- Prompt: Read the records below. Copy each line where the string "Blender" occurs.

- Data rows:
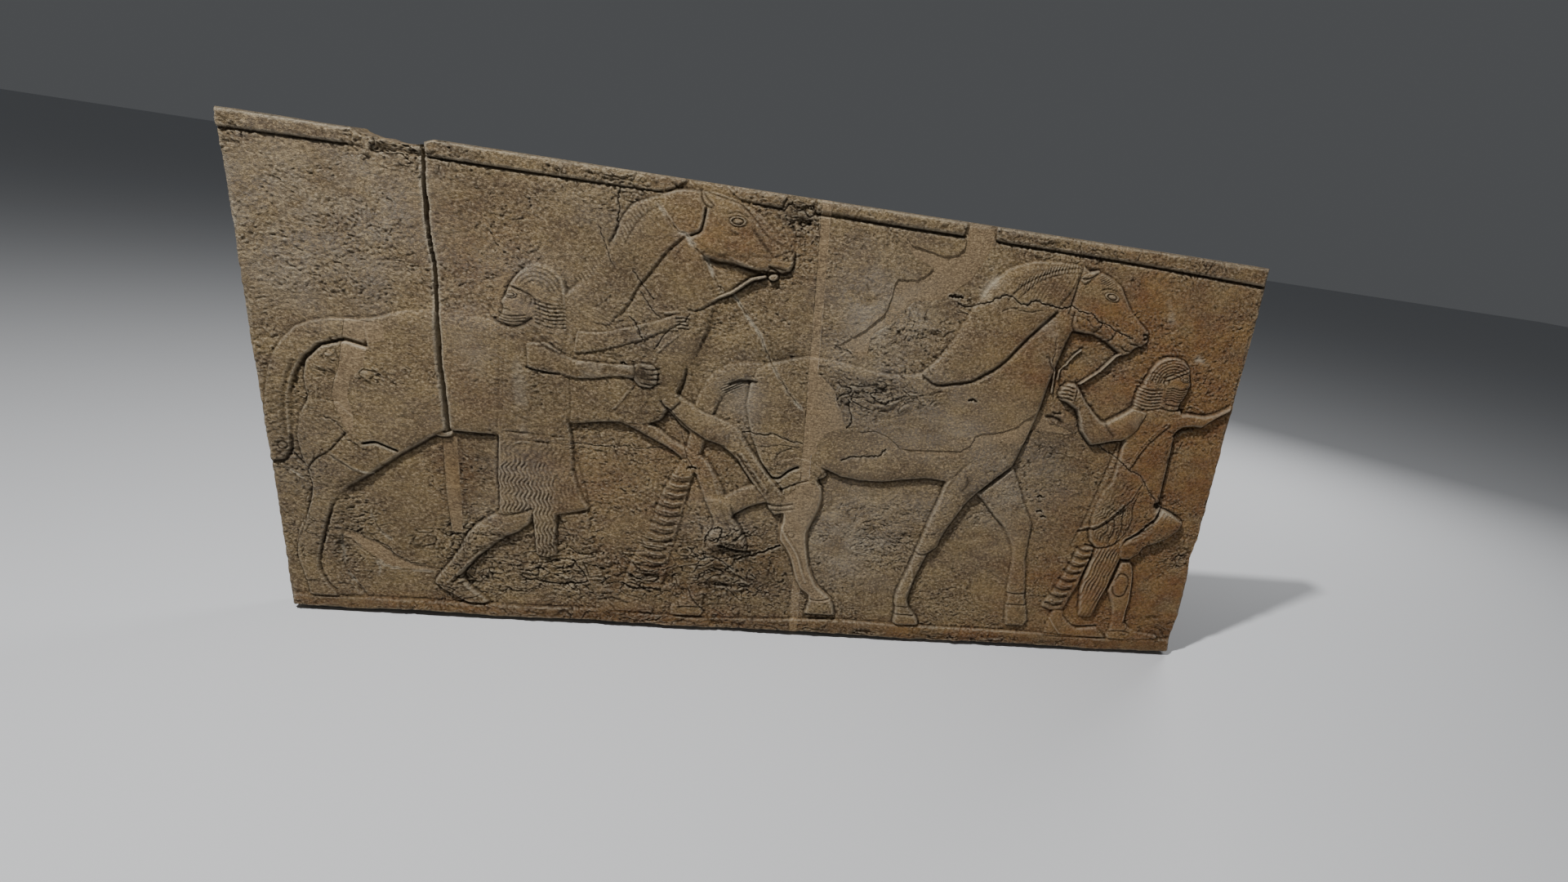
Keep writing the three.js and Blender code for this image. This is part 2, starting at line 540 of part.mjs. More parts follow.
--
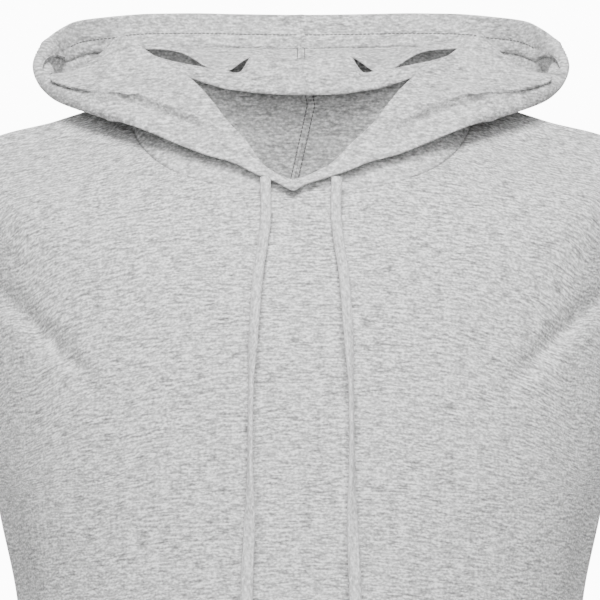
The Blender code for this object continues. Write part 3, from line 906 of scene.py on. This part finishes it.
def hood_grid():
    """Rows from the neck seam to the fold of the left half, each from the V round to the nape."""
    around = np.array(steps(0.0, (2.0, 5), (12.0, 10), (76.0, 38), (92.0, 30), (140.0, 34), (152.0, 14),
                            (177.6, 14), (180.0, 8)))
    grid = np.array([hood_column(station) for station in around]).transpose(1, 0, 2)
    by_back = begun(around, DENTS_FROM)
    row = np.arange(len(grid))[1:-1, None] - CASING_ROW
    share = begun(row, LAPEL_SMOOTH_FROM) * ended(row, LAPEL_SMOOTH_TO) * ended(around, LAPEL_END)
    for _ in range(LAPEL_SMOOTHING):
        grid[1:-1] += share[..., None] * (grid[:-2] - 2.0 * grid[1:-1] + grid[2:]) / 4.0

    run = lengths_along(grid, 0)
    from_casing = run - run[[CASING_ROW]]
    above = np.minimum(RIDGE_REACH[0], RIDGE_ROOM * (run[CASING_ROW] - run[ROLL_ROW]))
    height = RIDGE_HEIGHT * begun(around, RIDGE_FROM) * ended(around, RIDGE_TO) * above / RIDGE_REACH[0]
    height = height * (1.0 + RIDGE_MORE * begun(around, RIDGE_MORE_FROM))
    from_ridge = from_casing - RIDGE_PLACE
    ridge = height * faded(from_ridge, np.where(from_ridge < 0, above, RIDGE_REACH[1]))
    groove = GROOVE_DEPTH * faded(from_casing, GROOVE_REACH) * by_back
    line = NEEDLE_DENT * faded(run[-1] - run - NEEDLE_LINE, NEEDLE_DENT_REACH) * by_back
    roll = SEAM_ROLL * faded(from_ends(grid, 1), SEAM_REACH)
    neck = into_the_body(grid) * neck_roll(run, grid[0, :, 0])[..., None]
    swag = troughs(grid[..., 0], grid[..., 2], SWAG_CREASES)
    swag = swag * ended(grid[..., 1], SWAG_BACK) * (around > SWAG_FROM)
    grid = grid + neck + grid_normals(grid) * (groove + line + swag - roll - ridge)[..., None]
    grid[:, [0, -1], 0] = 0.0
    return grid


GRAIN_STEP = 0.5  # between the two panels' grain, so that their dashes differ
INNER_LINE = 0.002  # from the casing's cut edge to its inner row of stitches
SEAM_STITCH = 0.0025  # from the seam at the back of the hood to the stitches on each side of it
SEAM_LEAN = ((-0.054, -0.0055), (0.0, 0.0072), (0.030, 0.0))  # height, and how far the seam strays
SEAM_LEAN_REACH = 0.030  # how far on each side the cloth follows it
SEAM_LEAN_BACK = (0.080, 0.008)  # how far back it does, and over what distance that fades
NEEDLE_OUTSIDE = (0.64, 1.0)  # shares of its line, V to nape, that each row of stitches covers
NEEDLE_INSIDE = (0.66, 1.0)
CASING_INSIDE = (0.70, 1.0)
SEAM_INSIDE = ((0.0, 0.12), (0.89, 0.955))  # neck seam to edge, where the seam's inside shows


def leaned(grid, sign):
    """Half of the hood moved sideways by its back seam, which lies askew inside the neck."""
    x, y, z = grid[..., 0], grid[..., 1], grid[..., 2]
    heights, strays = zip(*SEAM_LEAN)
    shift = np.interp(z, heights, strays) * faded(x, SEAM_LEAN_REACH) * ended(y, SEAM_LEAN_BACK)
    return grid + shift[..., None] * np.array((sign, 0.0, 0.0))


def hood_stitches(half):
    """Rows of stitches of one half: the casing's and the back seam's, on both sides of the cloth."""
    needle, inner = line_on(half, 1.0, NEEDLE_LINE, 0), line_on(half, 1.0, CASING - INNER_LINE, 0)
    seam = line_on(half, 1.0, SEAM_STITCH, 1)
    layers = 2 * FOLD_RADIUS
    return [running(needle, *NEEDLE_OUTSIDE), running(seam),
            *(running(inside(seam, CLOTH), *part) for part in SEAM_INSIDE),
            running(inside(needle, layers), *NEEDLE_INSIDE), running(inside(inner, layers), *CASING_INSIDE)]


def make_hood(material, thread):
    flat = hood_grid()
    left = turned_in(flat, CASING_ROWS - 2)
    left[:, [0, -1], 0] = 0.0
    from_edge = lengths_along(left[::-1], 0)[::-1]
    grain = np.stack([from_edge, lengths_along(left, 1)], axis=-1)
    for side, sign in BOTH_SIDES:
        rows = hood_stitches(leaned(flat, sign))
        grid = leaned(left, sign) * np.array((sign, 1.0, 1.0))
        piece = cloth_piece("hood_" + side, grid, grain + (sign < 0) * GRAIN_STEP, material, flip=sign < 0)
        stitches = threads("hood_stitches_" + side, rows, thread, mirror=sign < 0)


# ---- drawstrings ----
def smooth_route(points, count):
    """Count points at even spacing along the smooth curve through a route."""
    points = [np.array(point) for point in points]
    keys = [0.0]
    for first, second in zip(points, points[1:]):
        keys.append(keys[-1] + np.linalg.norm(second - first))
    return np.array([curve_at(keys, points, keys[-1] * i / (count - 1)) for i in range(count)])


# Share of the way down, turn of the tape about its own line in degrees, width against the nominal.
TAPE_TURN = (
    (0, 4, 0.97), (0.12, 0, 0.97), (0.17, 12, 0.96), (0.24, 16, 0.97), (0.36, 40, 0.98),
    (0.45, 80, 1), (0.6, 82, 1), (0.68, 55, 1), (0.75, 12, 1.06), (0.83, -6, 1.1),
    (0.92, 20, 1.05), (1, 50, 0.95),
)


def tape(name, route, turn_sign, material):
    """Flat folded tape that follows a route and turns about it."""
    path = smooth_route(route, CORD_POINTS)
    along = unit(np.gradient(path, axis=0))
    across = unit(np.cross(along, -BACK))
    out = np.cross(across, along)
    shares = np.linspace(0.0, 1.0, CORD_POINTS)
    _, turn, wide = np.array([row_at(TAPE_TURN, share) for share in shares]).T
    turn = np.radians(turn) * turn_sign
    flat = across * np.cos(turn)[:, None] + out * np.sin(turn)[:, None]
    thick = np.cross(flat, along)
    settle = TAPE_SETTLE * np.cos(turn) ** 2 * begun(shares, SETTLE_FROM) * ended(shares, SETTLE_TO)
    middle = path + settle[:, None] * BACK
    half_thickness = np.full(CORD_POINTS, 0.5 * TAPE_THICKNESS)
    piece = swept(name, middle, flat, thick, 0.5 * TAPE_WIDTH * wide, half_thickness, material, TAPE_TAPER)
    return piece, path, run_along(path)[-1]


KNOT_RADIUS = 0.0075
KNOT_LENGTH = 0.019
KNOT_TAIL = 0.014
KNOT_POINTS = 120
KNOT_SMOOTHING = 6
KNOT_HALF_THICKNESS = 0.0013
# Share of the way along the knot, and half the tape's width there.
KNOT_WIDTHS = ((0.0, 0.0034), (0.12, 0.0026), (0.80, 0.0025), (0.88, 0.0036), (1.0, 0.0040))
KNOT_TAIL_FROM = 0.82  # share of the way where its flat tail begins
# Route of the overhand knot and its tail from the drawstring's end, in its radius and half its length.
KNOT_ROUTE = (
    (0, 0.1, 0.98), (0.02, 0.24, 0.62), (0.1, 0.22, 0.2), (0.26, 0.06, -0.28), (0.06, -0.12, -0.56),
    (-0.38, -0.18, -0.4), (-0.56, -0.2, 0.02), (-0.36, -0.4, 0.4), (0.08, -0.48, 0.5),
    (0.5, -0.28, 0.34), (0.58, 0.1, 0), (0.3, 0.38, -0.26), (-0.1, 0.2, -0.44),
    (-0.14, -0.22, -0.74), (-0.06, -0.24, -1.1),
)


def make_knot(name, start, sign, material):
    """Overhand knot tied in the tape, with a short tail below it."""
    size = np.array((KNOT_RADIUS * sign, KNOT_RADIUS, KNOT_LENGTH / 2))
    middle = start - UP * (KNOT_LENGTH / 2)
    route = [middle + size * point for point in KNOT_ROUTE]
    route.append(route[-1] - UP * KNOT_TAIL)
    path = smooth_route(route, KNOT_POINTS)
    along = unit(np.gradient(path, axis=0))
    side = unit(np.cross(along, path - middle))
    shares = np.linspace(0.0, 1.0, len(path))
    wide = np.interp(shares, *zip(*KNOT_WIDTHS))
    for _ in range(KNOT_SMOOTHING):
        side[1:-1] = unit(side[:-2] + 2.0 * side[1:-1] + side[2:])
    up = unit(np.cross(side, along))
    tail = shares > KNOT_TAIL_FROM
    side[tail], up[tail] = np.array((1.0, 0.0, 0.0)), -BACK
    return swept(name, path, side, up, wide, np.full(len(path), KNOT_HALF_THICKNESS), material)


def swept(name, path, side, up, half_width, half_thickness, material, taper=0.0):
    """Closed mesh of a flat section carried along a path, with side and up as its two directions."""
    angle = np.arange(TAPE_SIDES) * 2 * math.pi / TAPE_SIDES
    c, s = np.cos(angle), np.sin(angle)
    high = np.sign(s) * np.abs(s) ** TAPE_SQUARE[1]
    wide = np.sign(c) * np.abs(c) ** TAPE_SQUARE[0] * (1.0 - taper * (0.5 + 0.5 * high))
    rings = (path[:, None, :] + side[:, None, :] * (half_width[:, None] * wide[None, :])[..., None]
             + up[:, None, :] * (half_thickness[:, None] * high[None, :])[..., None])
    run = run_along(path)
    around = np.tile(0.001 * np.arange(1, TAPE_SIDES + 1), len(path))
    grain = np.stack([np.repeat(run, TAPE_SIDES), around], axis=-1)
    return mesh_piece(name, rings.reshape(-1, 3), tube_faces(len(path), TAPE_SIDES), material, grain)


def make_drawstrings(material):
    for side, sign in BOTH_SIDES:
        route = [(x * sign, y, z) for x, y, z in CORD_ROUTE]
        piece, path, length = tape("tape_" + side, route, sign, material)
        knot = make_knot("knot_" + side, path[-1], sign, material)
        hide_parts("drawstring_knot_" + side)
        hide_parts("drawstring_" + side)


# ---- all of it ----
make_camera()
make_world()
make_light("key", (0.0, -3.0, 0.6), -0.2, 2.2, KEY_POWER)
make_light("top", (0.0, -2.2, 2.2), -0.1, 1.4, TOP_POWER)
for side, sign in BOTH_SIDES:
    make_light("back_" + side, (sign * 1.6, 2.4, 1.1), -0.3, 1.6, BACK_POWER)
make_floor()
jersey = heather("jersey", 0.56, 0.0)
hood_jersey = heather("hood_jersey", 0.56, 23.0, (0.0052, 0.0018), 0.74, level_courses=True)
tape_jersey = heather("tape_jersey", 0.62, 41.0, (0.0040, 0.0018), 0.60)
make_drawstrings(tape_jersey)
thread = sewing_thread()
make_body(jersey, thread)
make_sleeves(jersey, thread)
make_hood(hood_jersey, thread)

- Response below:
Keep writing the three.js and Blender code for this image. This is part 2, starting at line 540 of part.mjs. More parts follow.
The Blender code for this object continues. Write part 3, from line 906 of scene.py on. This part finishes it.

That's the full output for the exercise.